ARPAnet was funded by the military because the telcos wouldn't research packet switching as they saw it as a threat to their monopoly. In fact, when some executives from AT&T saw it in the early '70s, and it has serious reliability, they breathed a sigh of relief. The NSF took over the majority of the original infrastructure.

BTW, more info on the origins of the Internet (and its complementary, required technologies) is in my post in this thread:
http://board.freeones.com/showthread.php?p=1298804

By the '80s, the telcos were knee-deep in adding the physical hardware for packet switching. They themselves were using it because it was far more effective and cheaper than circuit switching.

The ARPAnet was never used by the military for "operational" other than basic, unsecured communication. In 1984 the segmented the separate MILnet, although it was still routed to/from the ARPAnet, and used for little more than a tertiary role (common client/server programs, like SMTP/e-mail). The 1982-84 era was when most of today's core protocols and approaches were founded -- from the TCP/IP transport/network protocol to the Domain Name System (DNS).

Some of '70s and '80s maps of the ARPAnet and other, routed networks can be seen here:
http://www.cybergeography.org/atlas/historical.html

I supported part on the NSFnet in the late '80s at my local university and its Class B. I was dealing with porn on the UseNet (often to restrict the sheer bandwidth it was eating up, not out of any censorship attitude) almost 2 decades ago (especially once the '90s hit). I still remember the early days of Danni Ashe (mid-'90s) and when her stuff used to flood the UseNet (one of the reasons we cut off many of our select group feeds).

But in the 80s it expanded into domestic/civilian use.
The ARPAnet has always been academic, great portions of the original taken over by the NSF early on.

It wasn't until Al Gore "invented the Internet" by pushing the law that allowed commercial traffic on the NSFnet/backbone in the mid-'90s that the original ARPAnet became usable by everyone, and not just universities. The reality at that time was that most of the commercial backbones and networks were already overtaking, so it was more about the NSFnet not being an "island" than promoting commercial use.
 
Artificial invisibility is still really reduced visibility ...

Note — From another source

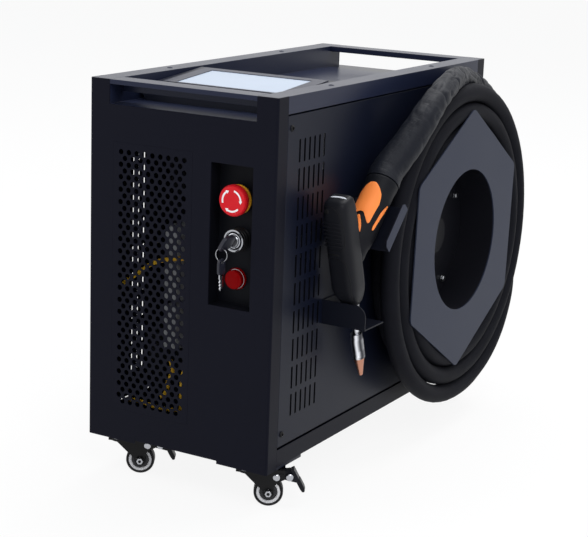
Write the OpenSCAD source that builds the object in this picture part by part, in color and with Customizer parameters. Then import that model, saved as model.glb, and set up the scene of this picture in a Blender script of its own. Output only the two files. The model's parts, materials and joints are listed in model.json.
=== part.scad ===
// Air-cooled handheld laser welding machine: a sheet-metal cabinet on casters with a
// hose reel and a holder for the welding gun on its right side.
// The origin is on the floor under the middle of the cabinet. +X is the reel side,
// -Y is the front with the controls and +Z is up. Lengths are in millimetres.

/* [Cabinet] */
// Width of the cabinet
cab_w = 277; // [267:1:300]
// Depth of the cabinet
cab_d = 600; // [580:1:640]
// Height of the cabinet body
cab_h = 474; // [464:1:500]
// Height of the cabinet's underside over the floor
caster_h = 54; // [54:1:60]
// Thickness of the sheet metal
sheet_t = 1.5; // [1.2:0.1:2]
// Outer radius of the upright bends
edge_r = 3; // [2.5:0.5:5]
// Depth of the front and rear shells' side returns
return_d = 24; // [20:1:30]
// Width of the seam round the side panels
seam = 2; // [1.5:0.5:3]
// How far the side panels lie below the outer surface
panel_recess = 1; // [0.5:0.25:2]
// Height of the cut-up bottom edge between the corner feet
foot_h = 4; // [3:0.5:6]

/* [Top tray] */
// Width of the rim round the tray
rim_w = 30; // [26:1:34]
// Depth of the tray below the rim
tray_depth = 31; // [28:1:36]
// Height of the skirt under the rim
skirt_h = 22; // [20:1:26]
// Height of the handle's front lip
lip_h = 6; // [5:0.5:8]
// Height of the handle's inner lip
inner_lip_h = 18; // [14:1:20]

/* [Vent field] */
// Diameter of the round vent holes
vent_d = 7; // [6:0.5:8]
// Sideways pitch of the vent holes
vent_px = 12; // [11:0.5:13]
// Upright pitch of the vent rows
vent_pz = 8.03; // [7.8:0.01:8.4]
// Number of columns in the vent field
vent_cols = 9; // [5:1:10]
// Number of rows in the vent field
vent_rows = 42; // [10:1:43]

/* [Louvres] */
// Width of a louvre slot
slot_w = 4; // [3:0.5:5]
// Length of a louvre slot
slot_l = 29.3; // [24:0.1:32]
// Pitch between louvre columns
slot_py = 12.2; // [10:0.1:14]
// Pitch between louvre rows
slot_pz = 36.2; // [34:0.1:38]
// Number of louvre columns at each end
slot_cols = 6; // [3:1:8]
// Number of louvre rows
slot_rows = 10; // [5:1:10]

/* [Control pocket] */
// Width of the recess for the controls
pocket_w = 60.6; // [56:0.2:64]
// Height of the recess for the controls
pocket_h = 180; // [170:1:200]
// Depth of the recess for the controls
pocket_depth = 22.4; // [20:0.2:26]
// Diameter of the emergency stop's head
estop_d = 40.7; // [36:0.1:44]
// Distance from the plate to the emergency stop's face
estop_h = 25.4; // [24:0.2:30]
// Travel of the emergency stop
estop_travel = 4.5; // [3:0.5:5]
// Diameter of the key switch
switch_d = 29; // [27:0.5:31]
// Distance from the plate to the key switch's face
switch_h = 16; // [14:0.5:20]
// Diameter of the lamp
lamp_d = 26; // [22:0.5:29]
// Height of the lamp over the plate
lamp_h = 11.5; // [9:0.5:14]
// Outer diameter of the split ring
ring_d = 18; // [16:0.5:20]

/* [Console] */
// Gap between the console and the tray's sides
console_side_gap = 13; // [9:1:18]
// Depth of the console
console_d = 145.5; // [135:0.5:155]
// Height of the console's front edge over the tray
console_h1 = 10.5; // [8:0.5:14]
// Height of the console's back edge over the tray
console_h2 = 31; // [26:1:36]
// Width left on each side of the screen
screen_side = 18.5; // [14:0.5:24]
// Length of the screen along the slope
screen_l = 86; // [76:1:92]

/* [Hose reel] */
// Distance across the flats of the reel plate
reel_af = 325; // [310:1:340]
// Radius of the reel plate's corners
reel_cr = 13; // [8:1:18]
// Thickness of the reel plate
reel_t = 2; // [1.5:0.5:3]
// Outer radius of the drum
drum_r = 103; // [103:0.5:105]
// Wall of the drum
drum_wall = 2; // [1.5:0.5:3]
// Distance from the cabinet's side to the plate's back
reel_gap = 53.5; // [53.5:0.5:56]
// Radius of the drum's bolt circle
bolt_pcr = 88; // [80:1:92]
// Diameter of the supply hose
hose_d = 26; // [24:0.5:26]

/* [Gun] */
// Lean of the gun from upright
gun_lean = 17.3; // [17:0.1:17.6]
// Width of the gun's head
head_w = 38; // [34:1:42]
// Angle between the grip and the head's axis
grip_angle = 62.3; // [62:0.1:62.6]
// Diameter of the grip
grip_d = 42; // [38:1:42]
// Length from the head's axis to the grip's end
grip_l = 123; // [118:1:124]
// Diameter of the ribbed nozzle
nozzle_d = 17.6; // [16:0.2:19]
// Diameter of the steel tube
tube_d = 8; // [7:0.5:10]
// Thickness of the holder's sheet
holder_t = 2; // [1.5:0.5:3]

/* [Casters] */
// Diameter of the wheels
wheel_d = 38; // [36:1:39]
// Width of the tread
wheel_w = 17; // [15:0.5:18]
// Distance from the swivel axis to the axle
trail = 22; // [18:1:24]
// Heading of the casters as they stand
trail_a = 30; // [0:1:60]
// Sideways place of the swivel axes
swivel_x = 100; // [96:1:102]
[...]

The invisibility suit! Some may not believe me, but it has been invented. Using small camera's and projectors on the suit, it's still semi-crude funcionality, but in the near future, people will be (mainly military and the like) wearing skin-tight, full-body invisibility suits.
It's not James Bond type of invisibility, it's still reduced visibility.
The material blends in with the environment, but because its still a 3 object in space, it's hardly "invisible" from the overwhelming majority of arcs.
But yes, it works a crapload better than traditional camo, as it is dynamic.
 
Digital compression ...

Mp3 Players
That would be digital compression -- namely lossless.
That required advanced, integrated circuits as well for codecs.
A codec is a limited instance of the greater concept of the digital signal processor (DSP) invented by Texas Instruments (TI).
With more and more powerful processors (some with basic DSP functionality), more and more common DSP functionality is being moved into software.
Solar Powered Flashlights
Solar power was invented long ago, and used to power lights almost a half-century earlier.
It's become more commodity more recently because of the advances in battery technology.
Battery technology has moved forward because of both portable computers, but even more so, hybrid electric-fossil fuel vehicle R&D.